Quote every line below exactly as it reads.

═══ RECORDED INFORMATION

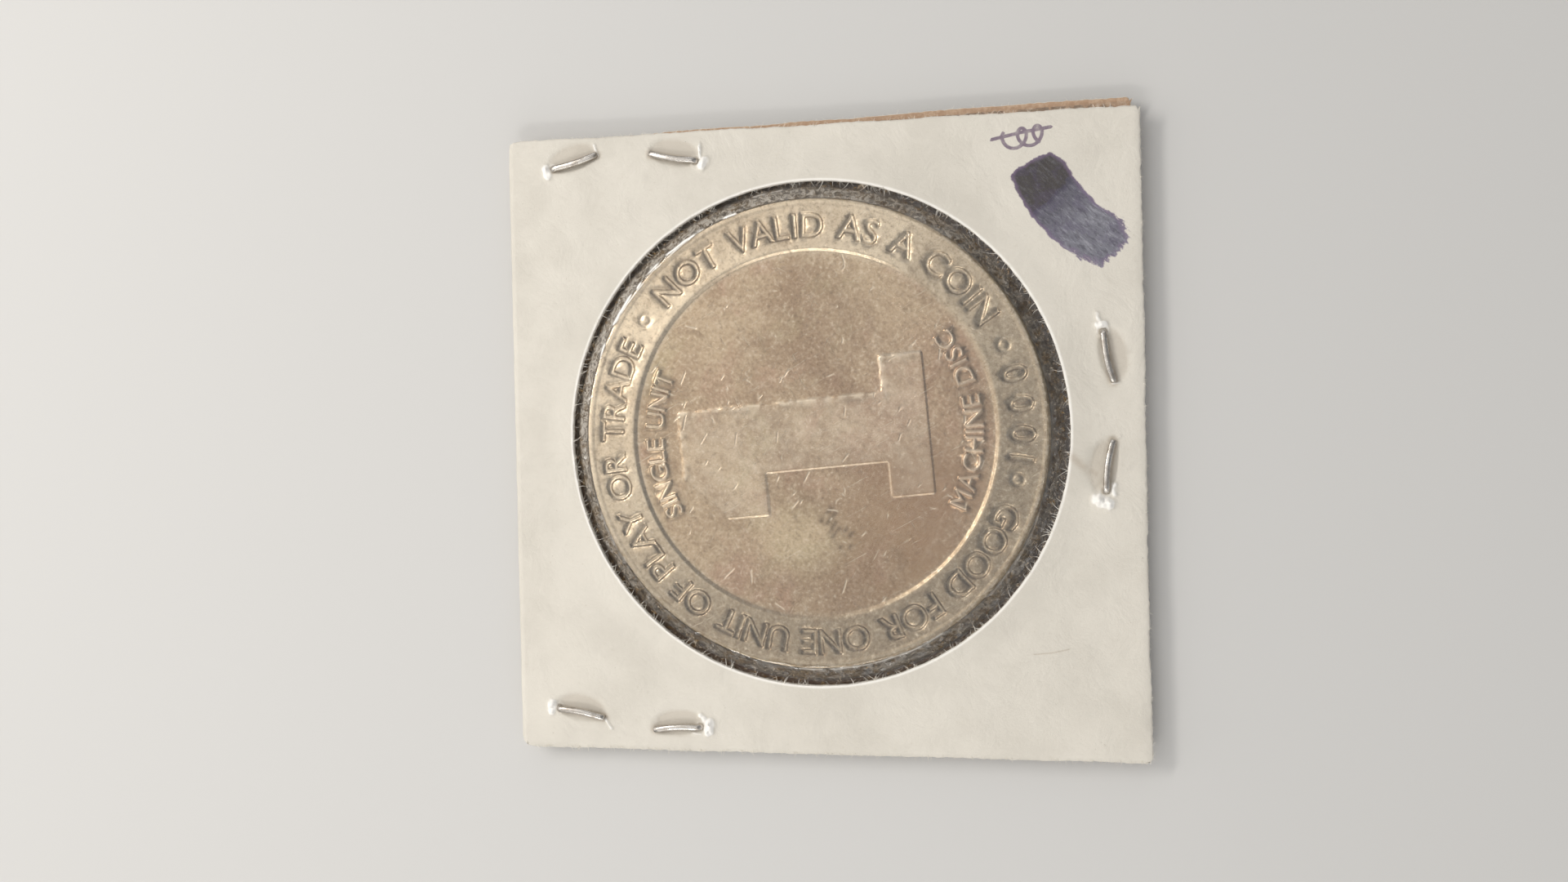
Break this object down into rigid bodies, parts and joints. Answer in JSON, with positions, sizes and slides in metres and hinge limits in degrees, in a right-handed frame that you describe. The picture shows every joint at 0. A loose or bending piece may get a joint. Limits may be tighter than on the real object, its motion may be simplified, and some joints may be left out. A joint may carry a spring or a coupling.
{
  "type": "metal token in a stapled card holder",
  "caption": "Dollar-size metal token with a block numeral, held behind clear film in a folded and stapled square card holder with round windows.",
  "frame": {"origin": "on the token's axis, on the flat of the back film, which is the lowest face when the holder lies on its back", "axes": "+Z out of the front face, along the token's axis; +X from the fold to the card's free side; +Y up the card along the fold"},
  "size_m": [0.0508, 0.0506, 0.0027],
  "materials": {
    "token_metal": "worn nickel silver",
    "card_front": "coated off-white board",
    "card_back": "coated off-white board",
    "card_fold": "coated off-white board",
    "film_front": "clear polyester film",
    "film_back": "clear polyester film",
    "staple_wire": "galvanised wire"
  },
  "bodies": {
    "holder": {"front_panel": "card_front", "back_panel": "card_back", "fold_spine": "card_fold", "front_film": "film_front", "back_film": "film_back", "staple_top": "staple_wire", "staple_right": "staple_wire", "staple_bottom": "staple_wire"},
    "token": {"token": "token_metal"}
  },
  "joints": [
    {"name": "token_spin", "type": "hinge", "parent": "holder", "child": "token", "pos_m": [0, 0, 0.00136], "axis": [0, 0, 1], "continuous": true}
  ]
}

══════

| REPLY |
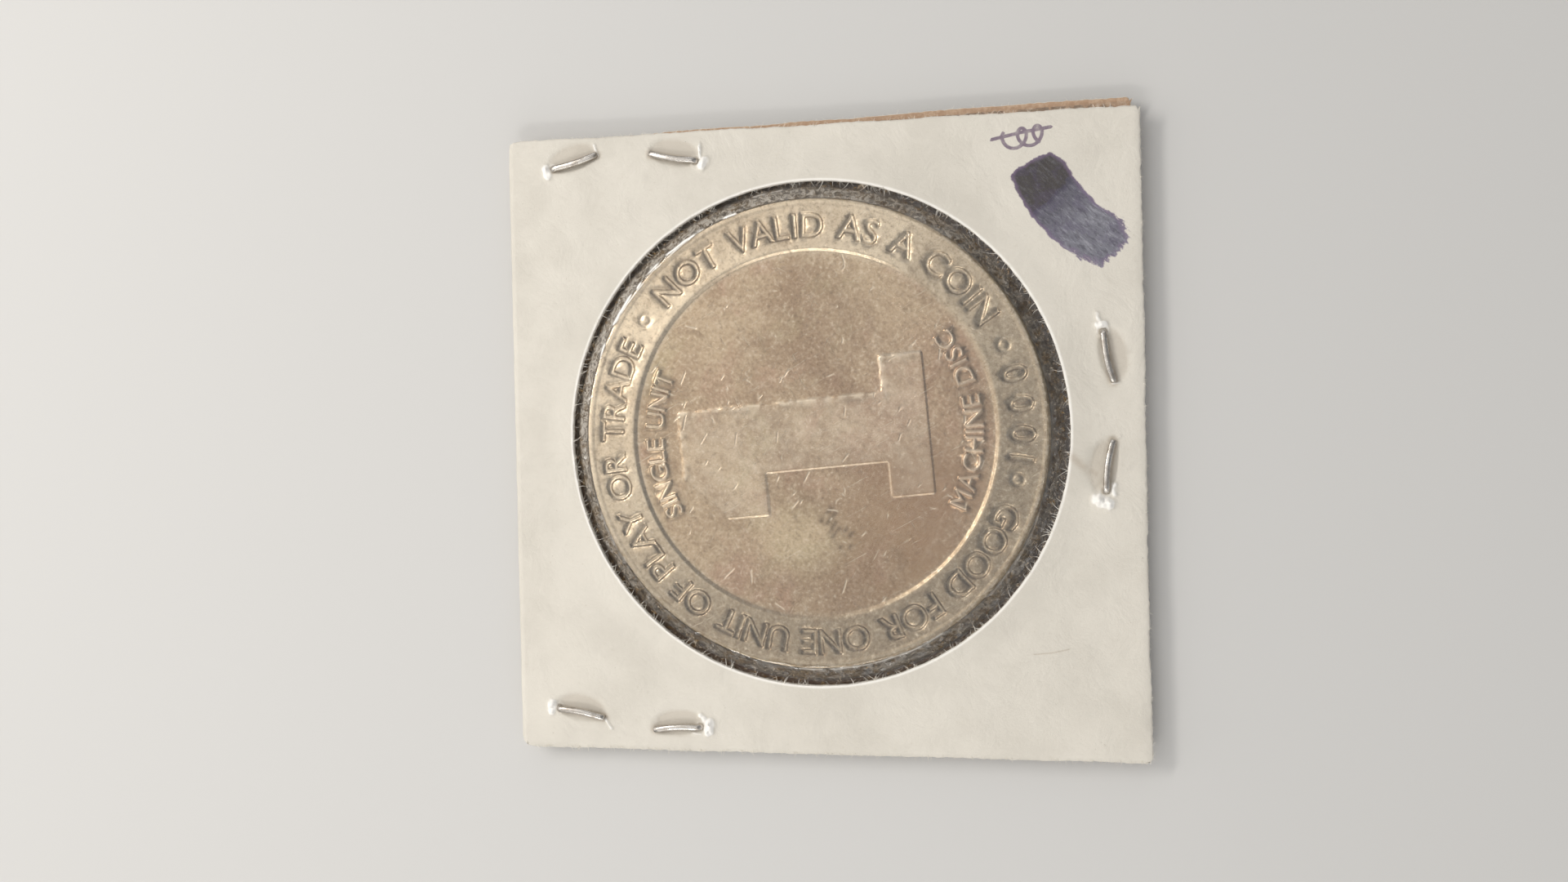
Break this object down into rigid bodies, parts and joints. Answer in JSON, with positions, sizes and slides in metres and hinge limits in degrees, in a right-handed frame that you describe. The picture shows every joint at 0. A loose or bending piece may get a joint. Limits may be tighter than on the real object, its motion may be simplified, and some joints may be left out. A joint may carry a spring or a coupling.
{
  "type": "metal token in a stapled card holder",
  "caption": "Dollar-size metal token with a block numeral, held behind clear film in a folded and stapled square card holder with round windows.",
  "frame": {"origin": "on the token's axis, on the flat of the back film, which is the lowest face when the holder lies on its back", "axes": "+Z out of the front face, along the token's axis; +X from the fold to the card's free side; +Y up the card along the fold"},
  "size_m": [0.0508, 0.0506, 0.0027],
  "materials": {
    "token_metal": "worn nickel silver",
    "card_front": "coated off-white board",
    "card_back": "coated off-white board",
    "card_fold": "coated off-white board",
    "film_front": "clear polyester film",
    "film_back": "clear polyester film",
    "staple_wire": "galvanised wire"
  },
  "bodies": {
    "holder": {"front_panel": "card_front", "back_panel": "card_back", "fold_spine": "card_fold", "front_film": "film_front", "back_film": "film_back", "staple_top": "staple_wire", "staple_right": "staple_wire", "staple_bottom": "staple_wire"},
    "token": {"token": "token_metal"}
  },
  "joints": [
    {"name": "token_spin", "type": "hinge", "parent": "holder", "child": "token", "pos_m": [0, 0, 0.00136], "axis": [0, 0, 1], "continuous": true}
  ]
}